▶ [Supplied data]
-*-

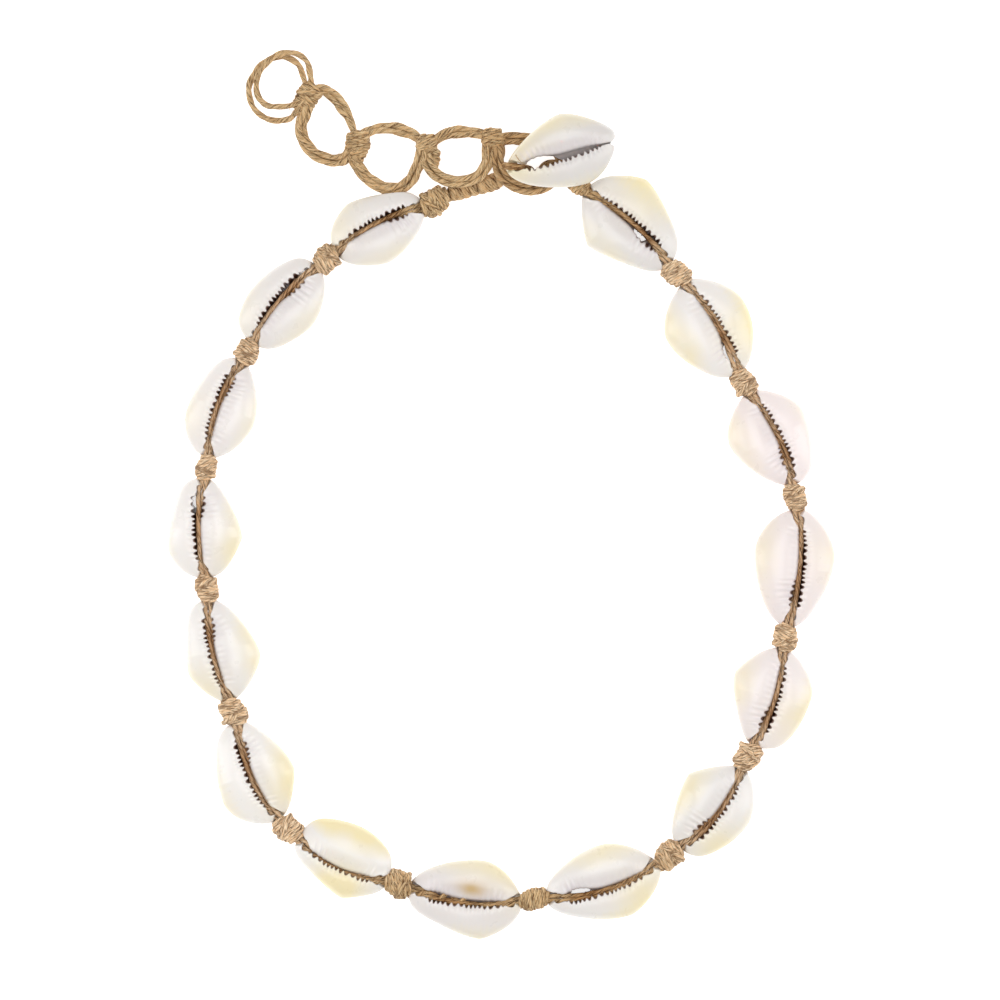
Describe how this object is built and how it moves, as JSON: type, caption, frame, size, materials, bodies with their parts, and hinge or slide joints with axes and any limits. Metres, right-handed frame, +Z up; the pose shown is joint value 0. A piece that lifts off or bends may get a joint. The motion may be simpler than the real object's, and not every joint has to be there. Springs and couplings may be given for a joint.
{
  "type": "cowrie shell necklace",
  "caption": "Choker of cut cowrie shells on knotted hemp cord, fastened by a shell toggle pushed through one loop of a knotted cord extender, lying flat.",
  "frame": {"origin": "middle of the outline, on the surface that the necklace lies on", "axes": "+Z up from the surface, +Y towards the clasp and the extender, +X to the right seen from above"},
  "size_m": [0.1332, 0.1777, 0.0124],
  "materials": {
    "shell": "polished natural shell, cream at the edges",
    "cord": "waxed natural hemp"
  },
  "bodies": {
    "root": {"shell_01": "shell", "shell_02": "shell", "shell_03": "shell", "shell_04": "shell", "shell_05": "shell", "shell_06": "shell", "shell_07": "shell", "shell_08": "shell", "shell_09": "shell", "shell_10": "shell", "shell_11": "shell", "shell_12": "shell", "shell_13": "shell", "shell_14": "shell", "shell_15": "shell", "toggle_shell": "shell", "string_cord": "cord", "knot_01": "cord", "knot_02": "cord", "knot_03": "cord", "knot_04": "cord", "knot_05": "cord", "knot_06": "cord", "knot_07": "cord", "knot_08": "cord", "knot_09": "cord", "knot_10": "cord", "knot_11": "cord", "knot_12": "cord", "knot_13": "cord", "knot_14": "cord", "knot_15": "cord", "knot_16": "cord", "wrapped_stem": "cord", "extender_knot_1": "cord", "extender_knot_2": "cord", "extender_knot_3": "cord", "extender_knot_4": "cord", "extender_loop_1_over": "cord", "extender_loop_1_under": "cord", "extender_loop_2_right": "cord", "extender_loop_2_left": "cord", "extender_loop_3_upper": "cord", "extender_loop_3_lower": "cord", "extender_loop_4_upper": "cord", "extender_loop_4_lower": "cord", "toggle_loop": "cord", "toggle_tie": "cord"}
  },
  "joints": []
}
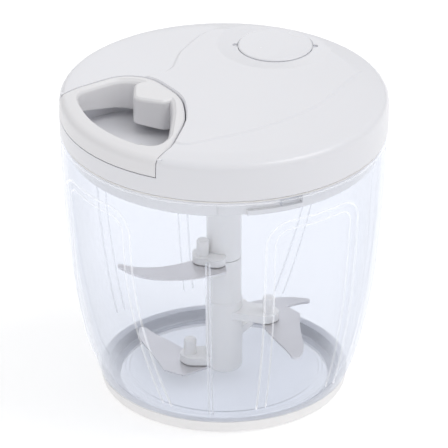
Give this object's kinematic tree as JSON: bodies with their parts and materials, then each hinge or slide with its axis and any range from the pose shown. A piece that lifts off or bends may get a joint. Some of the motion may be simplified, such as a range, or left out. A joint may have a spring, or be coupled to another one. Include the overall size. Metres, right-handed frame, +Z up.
{
  "type": "food chopper",
  "caption": "Hand-pulled food chopper: clear tapered bowl, twist-lock lid with a leaf-shaped pull handle on a cord, and curved steel blades on a central shaft.",
  "frame": {"origin": "centre of the circle the base stands on, at the underside of the non-slip ring", "axes": "+Z up along the shaft and bowl axis; the handle pulls out towards -Y; +X to the right seen from the handle side"},
  "size_m": [0.134, 0.134, 0.1321],
  "materials": {
    "clear_bowl": "clear moulded SAN plastic, polished",
    "soft_base": "matte off-white non-slip rubber",
    "bright_steel": "bright",
    "silicone": "satin silicone",
    "lid_white": "semi-gloss moulded",
    "shaft_white": "satin moulded",
    "inner_plastic": "natural acetal",
    "cord": "braided nylon",
    "spring_steel": "tempered spring steel",
    "blade_steel": "ground stainless steel"
  },
  "bodies": {
    "bowl": {"bowl": "clear_bowl", "base_ring": "soft_base", "pivot_pin": "bright_steel"},
    "blade_shaft": {"shaft_lower": "shaft_white", "shaft_upper": "shaft_white", "blade_1": "blade_steel", "blade_2": "blade_steel", "blade_3": "blade_steel", "blade_4": "blade_steel"},
    "seal": {"seal_ring": "silicone"},
    "lid": {"lid_shell": "lid_white", "lid_base": "lid_white", "cover_cap": "lid_white", "lid_screw_1": "bright_steel", "lid_screw_2": "bright_steel", "lid_screw_3": "bright_steel", "cord_guide": "inner_plastic", "cord_run": "cord", "axle": "bright_steel", "mainspring": "spring_steel"},
    "spool": {"spool": "inner_plastic", "cord_coil": "cord"},
    "hub": {"drive_hub": "inner_plastic", "clutch_spring": "spring_steel"},
    "handle": {"pull_handle": "lid_white", "cord_knot": "cord"}
  },
  "joints": [
    {"name": "blade_spin", "type": "hinge", "parent": "bowl", "child": "blade_shaft", "pos_m": [0, 0, 0.0046], "axis": [0, 0, 1], "continuous": true},
    {"name": "lid_twist", "type": "hinge", "parent": "bowl", "child": "seal", "pos_m": [0, 0, 0.114], "axis": [0, 0, 1], "range_deg": [0, 22]},
    {"name": "lid_lift", "type": "slide", "parent": "seal", "child": "lid", "axis": [0, 0, 1], "range_m": [0, 0.08]},
    {"name": "handle_pull", "type": "slide", "parent": "lid", "child": "handle", "axis": [0, -0.9781, 0.2079], "range_m": [0, 0.28], "stiffness_N_per_m": 25, "springref_m": -0.2},
    {"name": "spool_spin", "type": "hinge", "parent": "lid", "child": "spool", "pos_m": [0, 0, 0.12], "axis": [0, 0, 1], "continuous": true},
    {"name": "hub_spin", "type": "hinge", "parent": "lid", "child": "hub", "pos_m": [0, 0, 0.112], "axis": [0, 0, 1], "continuous": true}
  ],
  "couplings": [
    {"joint": "spool_spin", "follows": "handle_pull", "rad_per_m": 71.174},
    {"joint": "hub_spin", "follows": "handle_pull", "rad_per_m": 71.174},
    {"joint": "blade_spin", "follows": "handle_pull", "rad_per_m": 71.174}
  ]
}
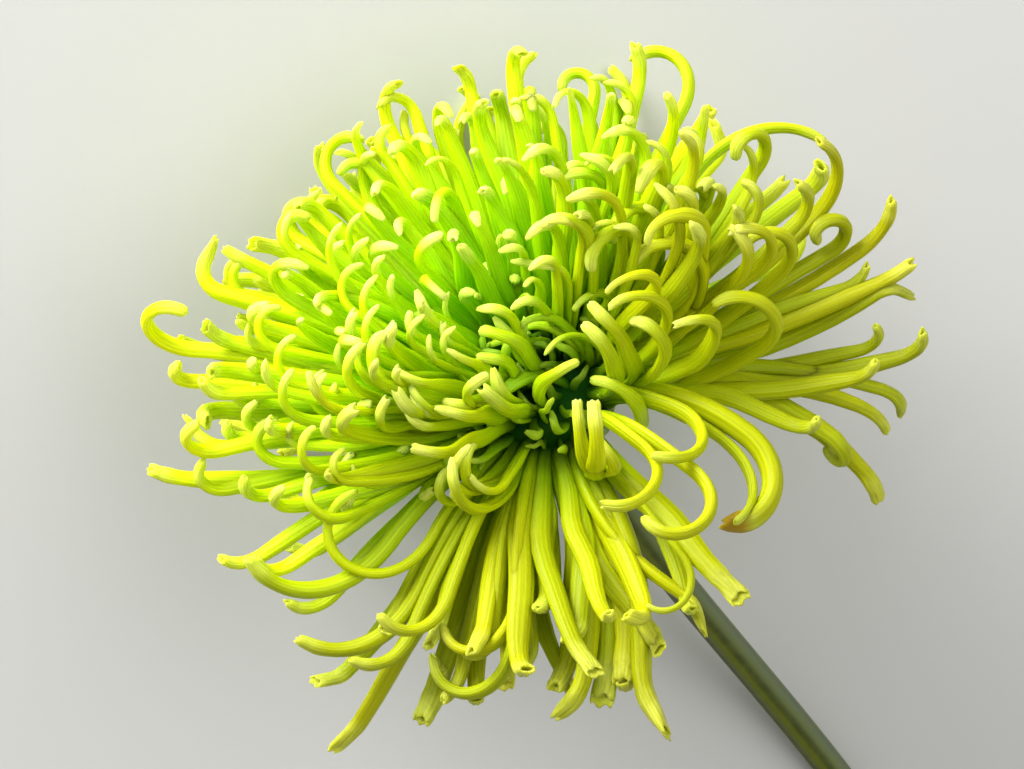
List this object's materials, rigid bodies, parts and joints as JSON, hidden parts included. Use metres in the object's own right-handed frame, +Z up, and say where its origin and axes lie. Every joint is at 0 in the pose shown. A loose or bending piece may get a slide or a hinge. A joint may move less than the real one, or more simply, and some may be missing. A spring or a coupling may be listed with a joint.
{
  "type": "disbud chrysanthemum",
  "caption": "Large quilled chrysanthemum head with curled ray florets on a cup of green bracts and a cut ribbed stem, lying on a surface.",
  "frame": {"origin": "centre of the whole flower's box, on the surface that it lies on", "axes": "+X along the flower from the head to the cut end of the stem, +Z up from the surface"},
  "size_m": [0.1752, 0.1292, 0.0912],
  "materials": {
    "floret": "matte, slightly translucent, green at the root and yellow-green at the tip",
    "bract": "matte green with paler dry edges",
    "stem": "satin olive green with fine hairs"
  },
  "bodies": {
    "root": {"bloom": "floret", "involucre": "bract", "stem": "stem"}
  },
  "joints": []
}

-*-

▶ [Work to do] Reproduce nothing but the lines from the line containing "List this object's" to the last line of the data, each exactly as written.

▶ [Response]
List this object's materials, rigid bodies, parts and joints as JSON, hidden parts included. Use metres in the object's own right-handed frame, +Z up, and say where its origin and axes lie. Every joint is at 0 in the pose shown. A loose or bending piece may get a slide or a hinge. A joint may move less than the real one, or more simply, and some may be missing. A spring or a coupling may be listed with a joint.
{
  "type": "disbud chrysanthemum",
  "caption": "Large quilled chrysanthemum head with curled ray florets on a cup of green bracts and a cut ribbed stem, lying on a surface.",
  "frame": {"origin": "centre of the whole flower's box, on the surface that it lies on", "axes": "+X along the flower from the head to the cut end of the stem, +Z up from the surface"},
  "size_m": [0.1752, 0.1292, 0.0912],
  "materials": {
    "floret": "matte, slightly translucent, green at the root and yellow-green at the tip",
    "bract": "matte green with paler dry edges",
    "stem": "satin olive green with fine hairs"
  },
  "bodies": {
    "root": {"bloom": "floret", "involucre": "bract", "stem": "stem"}
  },
  "joints": []
}